Каждое из этих направлений требовало для себя артистической монополии, доказывало своё избранничество и реалистическую ложь других. А когда зритель наивно спрашивал, неужели художник «так видит», приводились сложные хитросплетения, чтобы убедить, что видеть должно именно так. Это всегда и было слабым местом новаторов. По мере того как количество решений вопроса о живописной правде росло, стали встречаться мастера, менявшие направления одно на другое. Тенденцию в этом роде обнаружил и Пикассо.

Гончарова и Ларионов выросли на отечественной почве под поветрием импрессионизма, Сера и Сезанна. Но ни одна из западных форм не была им присуща органически. Русские вливали эти формы в своё творчество из-за достоинств и новизны. Поэтому «кубизм», «футуризм», «орфизм», противоборствовавшие на западе, были воспринимаемы ими в равной степени и присоединены к своим манерам – «лучизму», «лубку» и т. д. Так впервые в Европе, пятнадцать лет тому назад, Гончарова и Ларионов поняли живописные направления как манеры. И притом как манеры абстрактные, чуждые всякому реализму или художественной правде.
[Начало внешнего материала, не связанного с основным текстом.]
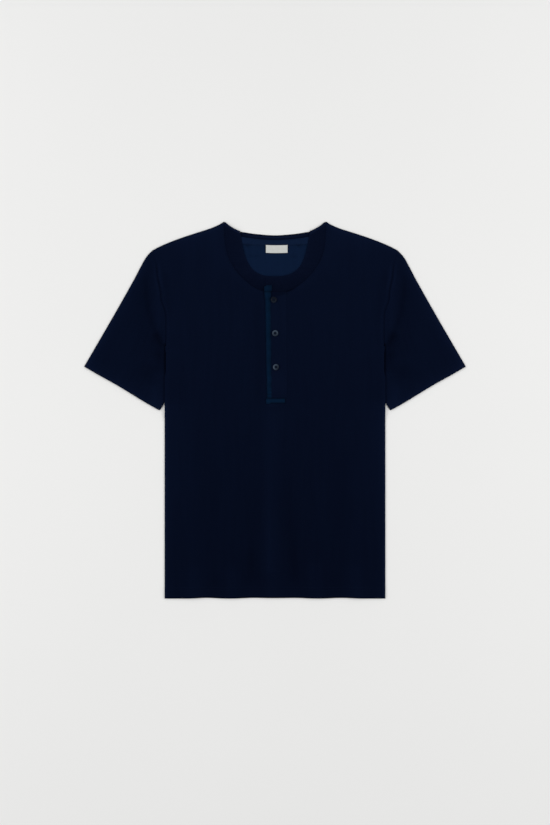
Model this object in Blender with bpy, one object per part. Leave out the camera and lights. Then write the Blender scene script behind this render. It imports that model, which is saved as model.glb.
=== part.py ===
"""A short-sleeved henley shirt, laid flat on a surface with its front up.

Lengths are in millimetres and become metres where a mesh is made. X runs across the shirt towards the
wearer's left, Y runs up to the neck and Z up from the surface. The origin is on that surface, under the
middle of the shirt's outline.
"""

import math
from collections import namedtuple

import bmesh
import bpy
from mathutils import Matrix, Vector

MM = 0.001

Station = namedtuple("Station", "place x y")
Crease = namedtuple("Crease", "place x0 y0 x1 y1 half_width height")
Column = namedtuple("Column", "x drop")
Ring = namedtuple("Ring", "radius z")
TapeRow = namedtuple("TapeRow", "y left right climb")
LabelRow = namedtuple("LabelRow", "y climb")

# Cloth: each wall's thickness, and the clear space between layers and across seams.
CLOTH = 1.2
PLACKET_CLOTH = 1.4
TRIM_CLOTH = 1.0
GAP = 0.3
LAYER = CLOTH + GAP

# Levels of the underside of what lies on the back panel.
FRONT_Z = LAYER
PLACKET_Z = 2 * LAYER
TUCK_LIFT = 2 * LAYER

# Body.
HALF_CHEST = 208.4
HEM_Y = -355.1
UNDERARM_Y = 125.7
HEM_DEPTH = 21.7
HEM_STEP = 0.5
EDGE_DROP = 0.45
NECK_POINT = Vector((96.1, 355.1))
ARMHOLE_TOP = Vector((231.5, 300.6))

SHOULDER = (
    Station("neck point", 96.1, 355.1),
    Station("beside the band", 104.8, 350.4),
    Station("inner shoulder", 121.4, 343.0),
    Station("middle", 156.5, 331.6),
    Station("outer shoulder", 189.4, 320.2),
    Station("before the sleeve", 216.6, 308.9),
    Station("armhole", 231.5, 300.6),
)
ARMHOLE = (
    Station("underarm", 208.4, 125.7),
    Station("lower chest", 211.2, 170.0),
    Station("chest", 214.0, 215.0),
    Station("upper chest", 219.5, 255.0),
    Station("near the shoulder", 226.5, 283.0),
    Station("shoulder", 231.5, 300.6),
)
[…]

Это новое, «всёческое» понимание живописи (я уже писал о нём в 1913 году в книге «Гончарова и Ларионов», изданной в Москве) было закономерным и имело важные последствия. Оно освобождало живописные манеры от присущей им реалистической узости («плоскостной кубизм» Гончаровой), вводило имитирующие приёмы («живопись состояний» и «лучизм» Ларионова), синтетировало манеры или приводило к одновременному использованию их на одном холсте. Из области передачи цвета или материала центр тяжести был перенесён русскими ещё задолго до французов в область творчества картины как таковой. Благодаря этому усилилось внимание к фактуре и структуре картины, что в свою очередь вызвало введение в неё новых материалов и средств и создание станковой пластики, столь характерной для русской школы. Европа до сих пор не знает случаев применения столь разнообразных красочных материалов, как это делал Ларионов в 1910–1914 годах.